>> BEGIN
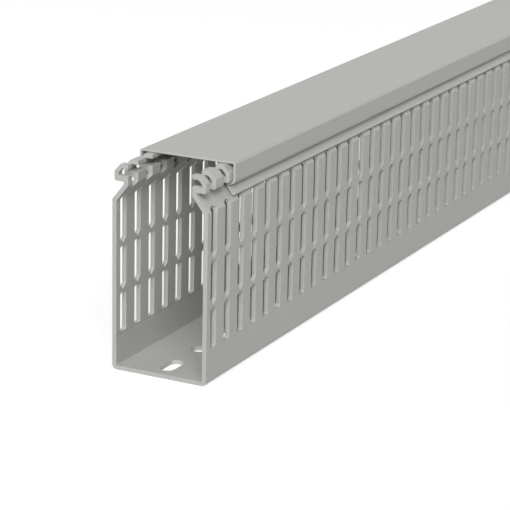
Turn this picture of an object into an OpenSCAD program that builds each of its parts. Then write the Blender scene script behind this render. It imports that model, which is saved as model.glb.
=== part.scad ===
// Slotted wire duct with its clip-on cover, cut from stock and lying on its base.
// The duct is one PVC extrusion: a base and two side walls. Each wall leans in near its top and
// ends in a C-shaped head. Slots punched through both walls leave a comb of fingers, which thin
// break-off webs hold together. The cover is a second extrusion: its sides close round the heads,
// fold back in the notch below them and flare out over the leaning part of the wall.
// Length runs along Y with the open end at -Y, X is across the duct and Z is up. Millimetres.

/* [Stock] */
// length of the duct, and of its cover
duct_len = 1000; // [200:10:2000]
// how far the cover is slid back from the open end
cover_back = 19.2; // [0:0.1:60]

/* [Duct section] */
// outside width across the side walls
duct_w = 37.5; // [30:0.5:80]
// height to the top of the heads
duct_h = 75; // [60:1:100]
// thickness of the side walls
wall_t = 1.65; // [1.2:0.05:2.2]
// thickness of the base
base_t = 1.6; // [1.2:0.05:2.5]
// radius of the two outer edges along the base
base_edge_r = 2; // [0.5:0.1:3]

/* [Head section] */
// height of the bend where the wall starts to lean in, below the top
bend_drop = 12.8; // [11:0.1:16]
// angle of the leaning part, above the horizontal
lean_angle = 52; // [45:1:60]
// how far the root of the cover's notch lies in from the outside of the wall
notch_depth = 4.5; // [3.5:0.1:5.5]
// height of the C, from the underside of its lower arm to the top
head_h = 6.1; // [5.5:0.1:7]
// thickness of the upper arm
arm_t = 1.5; // [1.2:0.1:2]
// thickness of the nose between the arms
nose_t = 1.5; // [1.2:0.1:2]
// height of the nose's slanted face, below the top
nose_drop = 2.6; // [1.5:0.1:3.5]
// angle of the nose's slanted face, above the horizontal
nose_angle = 48; // [40:1:60]
// thickness of the lower arm
lower_arm_t = 2; // [1.5:0.1:2.4]
// how far the tips of the two arms lie in from the outside of the wall
arm_tip_depth = 6.3; // [5.8:0.1:7.5]
// radius of the nose's lower edge
nose_edge_r = 0.75; // [0.3:0.05:1]

/* [Slots] */
// distance from slot to slot along the duct
slot_pitch = 10; // [8:0.5:20]
// distance from the open end to the middle of the first slot
first_slot = 4.7; // [3.5:0.1:10]
// width of a slot
slot_w = 4.2; // [3:0.1:6]
// height of the lowest edge of the slots
slot_bottom = 13; // [8:0.5:30]
// corner radius at the foot of a slot
slot_corner_r = 1; // [0.3:0.1:1.5]
// height of the lower break-off web
web_z = 28.2; // [24:0.2:36]
// distance from the lower web to the upper one
web_spacing = 17; // [14:0.5:20]
// thickness of a web at its neck
web_neck = 0.6; // [0.4:0.05:1.2]
// depth of the V above a web
web_v_depth = 1.8; // [1:0.1:2.5]
// height of the break-off web on the leaning part, above the bend
top_web_rise = 2.5; // [2:0.1:4]
// thickness of that web at its neck
top_web_neck = 1.6; // [0.6:0.1:2]
// depth of the V above that web
top_web_v_depth = 2.4; // [1:0.1:3]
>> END
Task details =>
Return nothing but the lines from the start of the listing above through the line containing "base_edge_r = 2; // [0.5:0.1:3]", exactly as given.

Full output =>
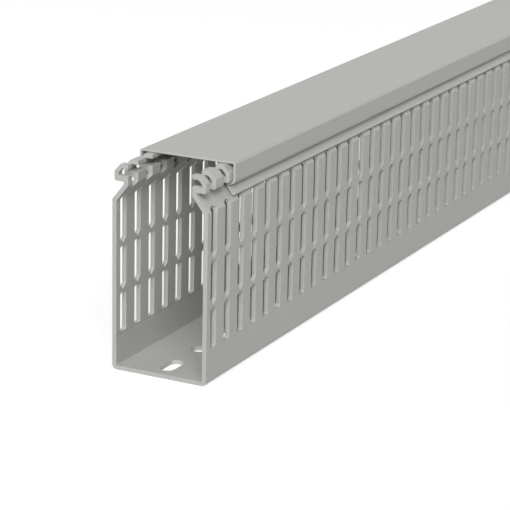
Turn this picture of an object into an OpenSCAD program that builds each of its parts. Then write the Blender scene script behind this render. It imports that model, which is saved as model.glb.
=== part.scad ===
// Slotted wire duct with its clip-on cover, cut from stock and lying on its base.
// The duct is one PVC extrusion: a base and two side walls. Each wall leans in near its top and
// ends in a C-shaped head. Slots punched through both walls leave a comb of fingers, which thin
// break-off webs hold together. The cover is a second extrusion: its sides close round the heads,
// fold back in the notch below them and flare out over the leaning part of the wall.
// Length runs along Y with the open end at -Y, X is across the duct and Z is up. Millimetres.

/* [Stock] */
// length of the duct, and of its cover
duct_len = 1000; // [200:10:2000]
// how far the cover is slid back from the open end
cover_back = 19.2; // [0:0.1:60]

/* [Duct section] */
// outside width across the side walls
duct_w = 37.5; // [30:0.5:80]
// height to the top of the heads
duct_h = 75; // [60:1:100]
// thickness of the side walls
wall_t = 1.65; // [1.2:0.05:2.2]
// thickness of the base
base_t = 1.6; // [1.2:0.05:2.5]
// radius of the two outer edges along the base
base_edge_r = 2; // [0.5:0.1:3]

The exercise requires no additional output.